Brendan Simms on Slave Labour in the Second World War

In 1942, ‘The British ‘warfare state’ showed that democracy and mass military mobilization were not only entirely compatible but a more efficient combination than dictatorship’, writes Brendan Simms in his Europe: the Struggle for Supremacy. Simms’ point in this section is that, whereas the German Axis powers utilised ‘the ruthless use of slave labour’ in order to produce armaments in their struggle against their enemies, and the Soviets ‘depended heavily on the forced labour of the Gulag’, Britain and America upheld ‘the most basic civil liberties’ of their citizens and actually outperformed their enemies’. I have no idea what contributed to the complete breakdown of moral order in Germany and Russia during these years. Why was slave labour seen to be an effective way of generating armaments? Why was the Gulag? Why did an equivalent thing not happen in Britain or America? Reading through a book like Simms’ reminds one of the brutality and murderousness of these horrendous dictatorships throughout this period. Here is the quotation in full:

The contending coalitions engaged in a massive domestic mobilization to generate the necessary resources and manpower. The entire US ecomony was now devoted the war effort…In 1942, Hitler put Albert Speer in charge of the war economy. Through innovation, organization and the ruthless use of slave labour he achieved a massive increase in armament productions. Early in the following year, the propaganda minister, Joseph Goebbels, increased the sense of psychological mobilization by declaring ‘total war’. The Soviet war economy, too, depended heavily on the forced labour in the Gulag. Very soon, Russia was also outproducing the Third Reich in most key categories of armaments. Perhaps the most remarkable mobilization, however, was that of Britian. Despite being cut off from vital European trade and raw materials by Hitler’s domination of the continent, she managed to produce armaments in greater quantity – if not always of better quality – than Germany.
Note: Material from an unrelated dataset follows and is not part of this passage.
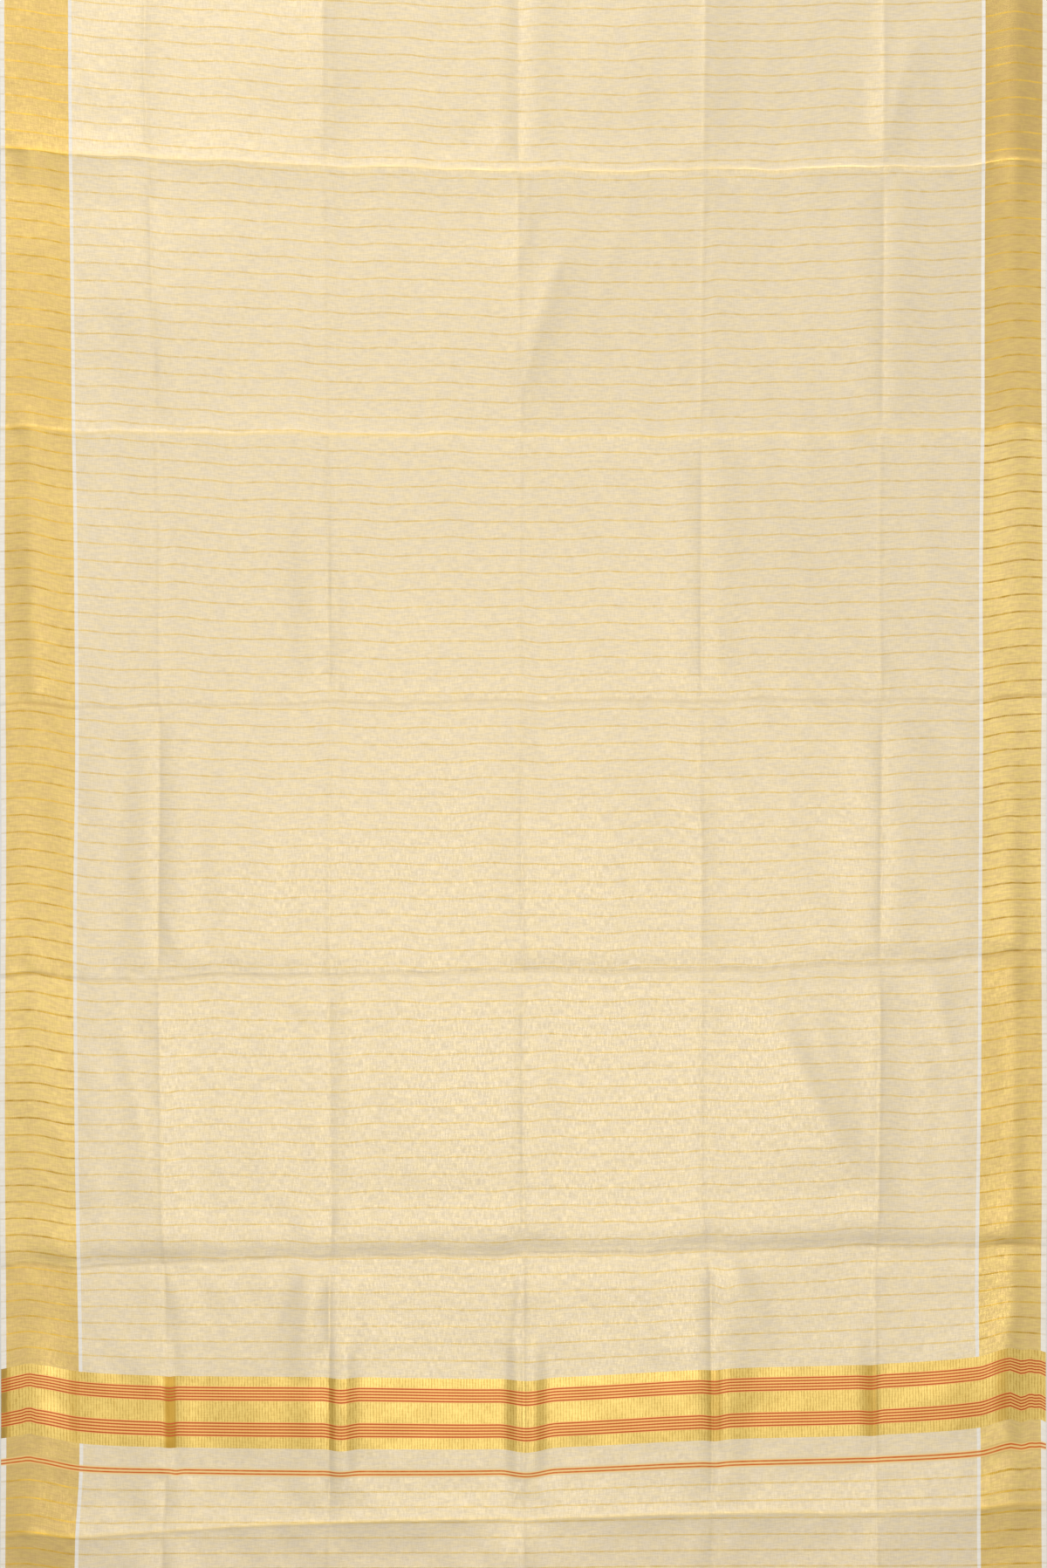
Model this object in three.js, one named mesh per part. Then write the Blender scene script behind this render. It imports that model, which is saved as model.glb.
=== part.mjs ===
// A handloom tissue saree laid out flat on a surface, at its real size, in millimetres.
// One woven length: a cream and gold ground with a gold border along each side, a white line
// inside each border, a white selvedge outside it, and a gold band and a narrow orange line
// near the end that hangs over the shoulder (the pallu). A narrow hem closes each cut end.
// The cloth was stored folded, so a grid of fold creases stands up from it in low ridges.
//
// X runs across the cloth, Y along it from the pallu end to the plain end, and Z is up.
// "across" and "along" below are places on the cloth before it was laid down: across from the
// left outer edge, along from the pallu end.

import * as THREE from 'three';

// Driving sizes
const CLOTH_WIDTH = 1170;
const CLOTH_LENGTH = 5500;
const WALL = 1.5;
const SEAM_GAP = 0.3;
const HEM_WIDTH = 8;

// A hem's thickness from its outer edge, which is round, to where it is sewn down
const HEM_PROFILE = [
  { at: 0, wall: 1.3 },
  { at: 0.18, wall: 2.5 },
  { at: 0.5, wall: 2.8 },
  { at: 0.85, wall: 2.6 },
  { at: 1, wall: 1.7 },
];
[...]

Britain was able to sustain not only her own efforts against Germany, but also had enough to spare considerable supplies for the Soviet Union after June 1942. Millions of men were recruited and sent to serve overseas. All the while, parliament continued to sit and most basic civil liberties continued to be respected. Once again, the British ‘warfare state’ showed that democracy and mass military mobilization were not only entirely compatible but a more efficient combination than dictatorship.